▸ **Work instructions**:
Reproduce each line of the material precisely.

▸ **Stored data**:
***

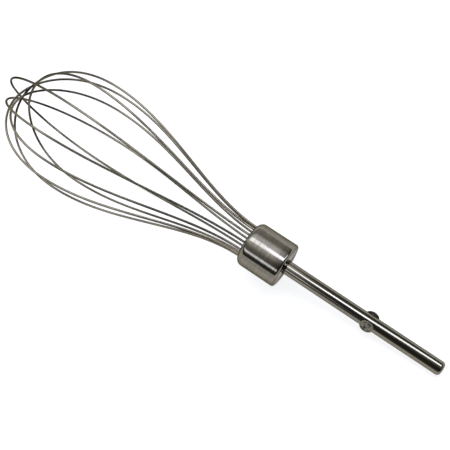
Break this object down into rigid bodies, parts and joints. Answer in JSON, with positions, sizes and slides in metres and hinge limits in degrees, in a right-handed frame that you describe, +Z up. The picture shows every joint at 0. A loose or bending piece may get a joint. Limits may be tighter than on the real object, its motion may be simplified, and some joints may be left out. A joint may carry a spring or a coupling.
{
  "type": "hand mixer whisk",
  "caption": "Balloon whisk attachment for a hand mixer: crossed bent wire loops held in a brushed collar, with a round drive shaft and a cross pin.",
  "frame": {"origin": "centre of the footprint at the table, with the whisk lying on its side", "axes": "+X towards the end of the drive shaft, -X towards the tip of the wires, +Z up from the table"},
  "size_m": [0.2564, 0.062, 0.0631],
  "materials": {
    "brushed_steel": "brushed round the collar",
    "polished_steel": "polished",
    "drawn_wire": "bright drawn wire",
    "plated_steel": "plain zinc plating, hidden inside the collar",
    "grey_nylon": "plain moulded, inside the collar"
  },
  "bodies": {
    "root": {"collar": "brushed_steel", "wire_holder": "grey_nylon", "retaining_washer": "plated_steel", "drive_shaft": "polished_steel", "cross_pin": "polished_steel", "wire_loop_1": "drawn_wire", "wire_loop_2": "drawn_wire", "wire_loop_3": "drawn_wire", "wire_loop_4": "drawn_wire", "wire_loop_5": "drawn_wire", "wire_loop_6": "drawn_wire"}
  },
  "joints": []
}
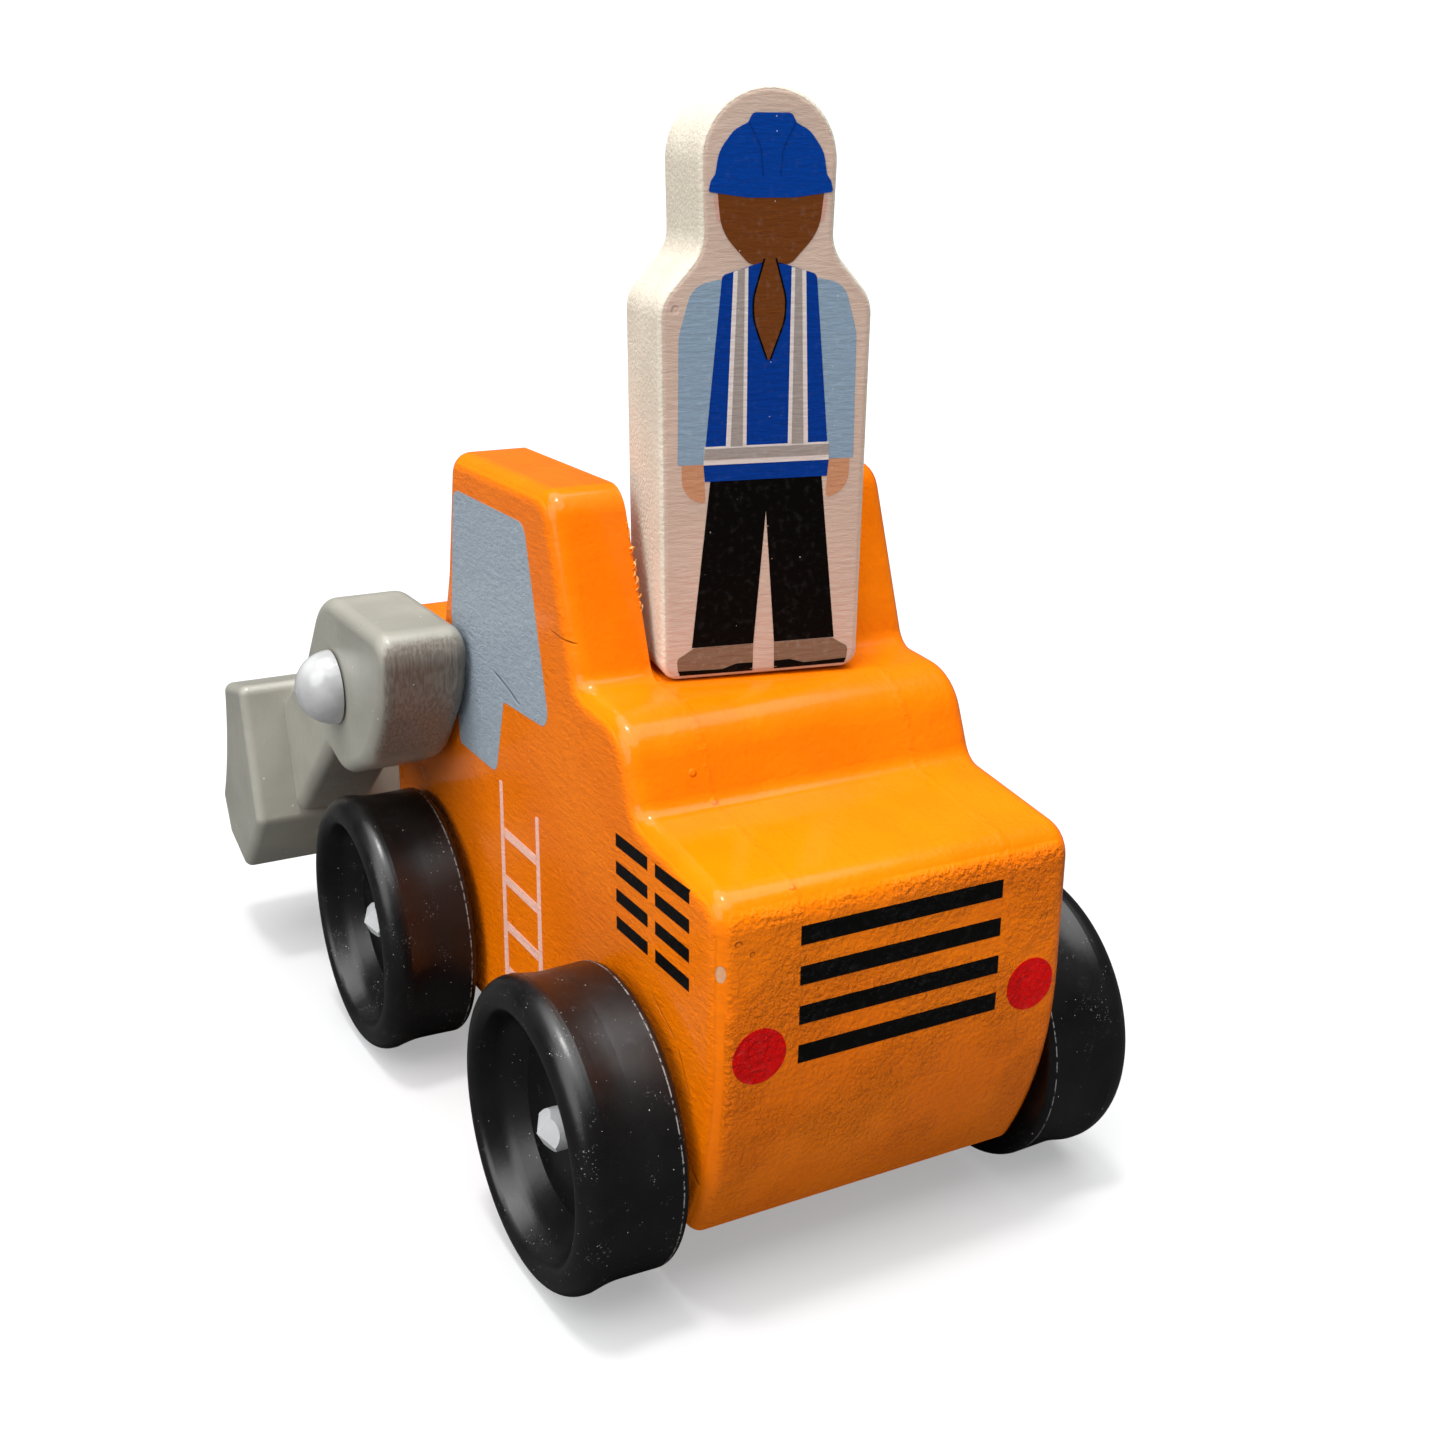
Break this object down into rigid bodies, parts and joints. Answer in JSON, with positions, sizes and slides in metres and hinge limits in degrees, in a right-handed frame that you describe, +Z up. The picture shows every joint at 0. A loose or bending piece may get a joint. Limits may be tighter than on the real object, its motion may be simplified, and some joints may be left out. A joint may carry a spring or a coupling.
{
  "type": "toy wheel loader",
  "caption": "Painted wooden toy wheel loader: layered block body with an open cab slot, rolling wheels, a front bucket on pivoting arms and a flat standing worker figure.",
  "frame": {"origin": "on the ground under the middle of the toy's bounding box", "axes": "+X forward towards the bucket, +Y to the loader's left, +Z up"},
  "size_m": [0.15, 0.091, 0.143],
  "materials": {
    "orange_wood": "thick glossy orange enamel over wood",
    "gray_wood": "satin warm grey paint over wood",
    "bare_wood": "unpainted beech",
    "white_wood": "cream white paint with a printed worker on both faces",
    "gray_plastic": "smooth moulded light grey",
    "black_plastic": "satin moulded black"
  },
  "bodies": {
    "chassis": {"side_plate_left": "orange_wood", "side_plate_right": "orange_wood", "center_block": "orange_wood", "body_dowel_rear": "bare_wood", "body_dowel_front": "bare_wood", "pivot_peg_left": "gray_plastic", "pivot_peg_right": "gray_plastic"},
    "rear_wheels": {"axle_rear": "gray_plastic", "wheel_rear_left": "black_plastic", "wheel_rear_right": "black_plastic"},
    "front_wheels": {"axle_front": "gray_plastic", "wheel_front_left": "black_plastic", "wheel_front_right": "black_plastic"},
    "loader": {"arm_left": "gray_wood", "arm_right": "gray_wood", "bucket": "gray_wood", "arm_dowel_left": "bare_wood", "arm_dowel_right": "bare_wood"},
    "figure": {"worker_figure": "white_wood"}
  },
  "joints": [
    {"name": "rear_wheels_roll", "type": "hinge", "parent": "chassis", "child": "rear_wheels", "pos_m": [-0.0525, 0, 0.02], "axis": [0, 1, 0], "continuous": true},
    {"name": "front_wheels_roll", "type": "hinge", "parent": "chassis", "child": "front_wheels", "pos_m": [0.0164, 0, 0.02], "axis": [0, 1, 0], "continuous": true},
    {"name": "loader_lift", "type": "hinge", "parent": "chassis", "child": "loader", "pos_m": [0.0225, 0, 0.057], "axis": [0, -1, 0], "range_deg": [-12, 50]},
    {"name": "figure_lift", "type": "slide", "parent": "chassis", "child": "figure", "axis": [0, 0, 1], "range_m": [0, 0.03]}
  ]
}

***

▸ **Result**:
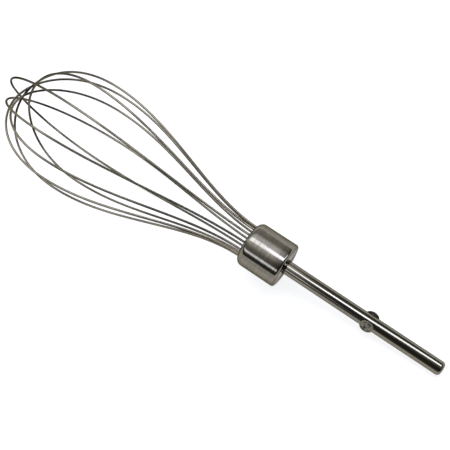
Break this object down into rigid bodies, parts and joints. Answer in JSON, with positions, sizes and slides in metres and hinge limits in degrees, in a right-handed frame that you describe, +Z up. The picture shows every joint at 0. A loose or bending piece may get a joint. Limits may be tighter than on the real object, its motion may be simplified, and some joints may be left out. A joint may carry a spring or a coupling.
{
  "type": "hand mixer whisk",
  "caption": "Balloon whisk attachment for a hand mixer: crossed bent wire loops held in a brushed collar, with a round drive shaft and a cross pin.",
  "frame": {"origin": "centre of the footprint at the table, with the whisk lying on its side", "axes": "+X towards the end of the drive shaft, -X towards the tip of the wires, +Z up from the table"},
  "size_m": [0.2564, 0.062, 0.0631],
  "materials": {
    "brushed_steel": "brushed round the collar",
    "polished_steel": "polished",
    "drawn_wire": "bright drawn wire",
    "plated_steel": "plain zinc plating, hidden inside the collar",
    "grey_nylon": "plain moulded, inside the collar"
  },
  "bodies": {
    "root": {"collar": "brushed_steel", "wire_holder": "grey_nylon", "retaining_washer": "plated_steel", "drive_shaft": "polished_steel", "cross_pin": "polished_steel", "wire_loop_1": "drawn_wire", "wire_loop_2": "drawn_wire", "wire_loop_3": "drawn_wire", "wire_loop_4": "drawn_wire", "wire_loop_5": "drawn_wire", "wire_loop_6": "drawn_wire"}
  },
  "joints": []
}
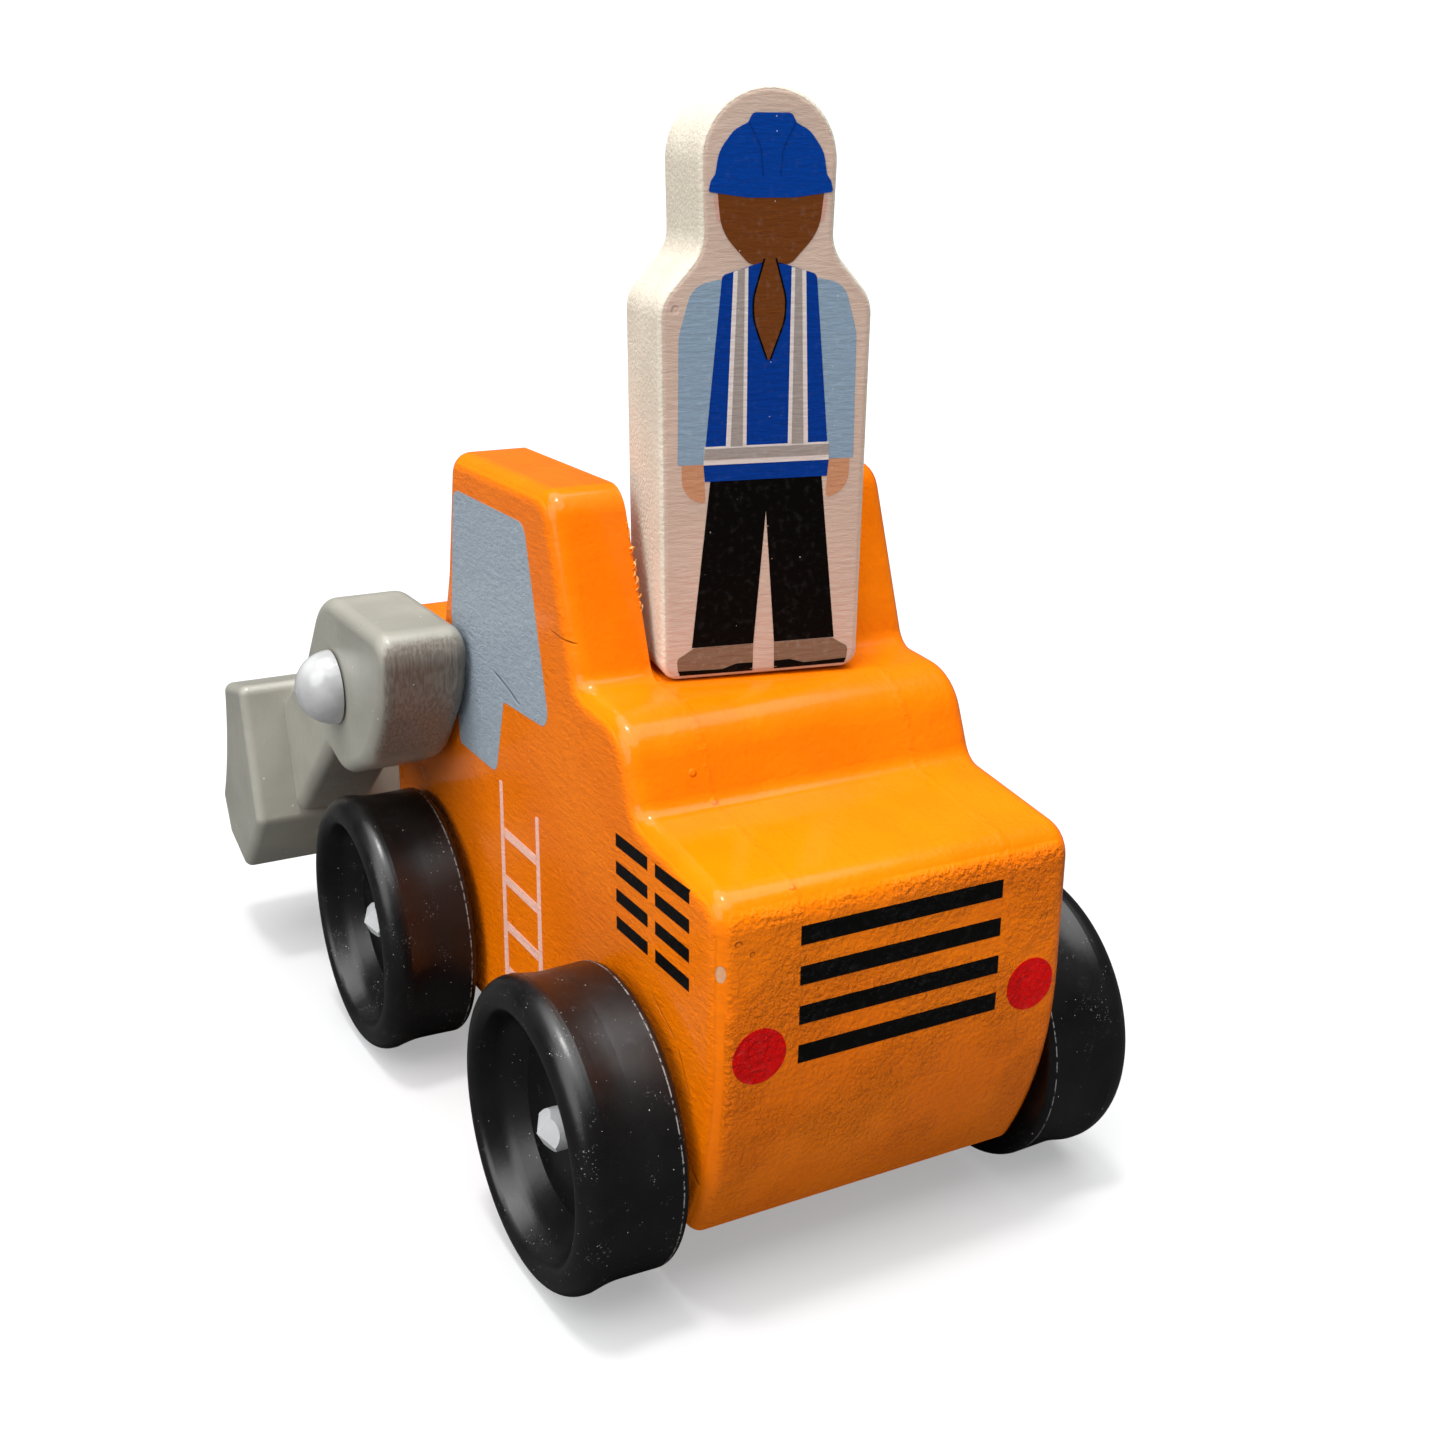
Break this object down into rigid bodies, parts and joints. Answer in JSON, with positions, sizes and slides in metres and hinge limits in degrees, in a right-handed frame that you describe, +Z up. The picture shows every joint at 0. A loose or bending piece may get a joint. Limits may be tighter than on the real object, its motion may be simplified, and some joints may be left out. A joint may carry a spring or a coupling.
{
  "type": "toy wheel loader",
  "caption": "Painted wooden toy wheel loader: layered block body with an open cab slot, rolling wheels, a front bucket on pivoting arms and a flat standing worker figure.",
  "frame": {"origin": "on the ground under the middle of the toy's bounding box", "axes": "+X forward towards the bucket, +Y to the loader's left, +Z up"},
  "size_m": [0.15, 0.091, 0.143],
  "materials": {
    "orange_wood": "thick glossy orange enamel over wood",
    "gray_wood": "satin warm grey paint over wood",
    "bare_wood": "unpainted beech",
    "white_wood": "cream white paint with a printed worker on both faces",
    "gray_plastic": "smooth moulded light grey",
    "black_plastic": "satin moulded black"
  },
  "bodies": {
    "chassis": {"side_plate_left": "orange_wood", "side_plate_right": "orange_wood", "center_block": "orange_wood", "body_dowel_rear": "bare_wood", "body_dowel_front": "bare_wood", "pivot_peg_left": "gray_plastic", "pivot_peg_right": "gray_plastic"},
    "rear_wheels": {"axle_rear": "gray_plastic", "wheel_rear_left": "black_plastic", "wheel_rear_right": "black_plastic"},
    "front_wheels": {"axle_front": "gray_plastic", "wheel_front_left": "black_plastic", "wheel_front_right": "black_plastic"},
    "loader": {"arm_left": "gray_wood", "arm_right": "gray_wood", "bucket": "gray_wood", "arm_dowel_left": "bare_wood", "arm_dowel_right": "bare_wood"},
    "figure": {"worker_figure": "white_wood"}
  },
  "joints": [
    {"name": "rear_wheels_roll", "type": "hinge", "parent": "chassis", "child": "rear_wheels", "pos_m": [-0.0525, 0, 0.02], "axis": [0, 1, 0], "continuous": true},
    {"name": "front_wheels_roll", "type": "hinge", "parent": "chassis", "child": "front_wheels", "pos_m": [0.0164, 0, 0.02], "axis": [0, 1, 0], "continuous": true},
    {"name": "loader_lift", "type": "hinge", "parent": "chassis", "child": "loader", "pos_m": [0.0225, 0, 0.057], "axis": [0, -1, 0], "range_deg": [-12, 50]},
    {"name": "figure_lift", "type": "slide", "parent": "chassis", "child": "figure", "axis": [0, 0, 1], "range_m": [0, 0.03]}
  ]
}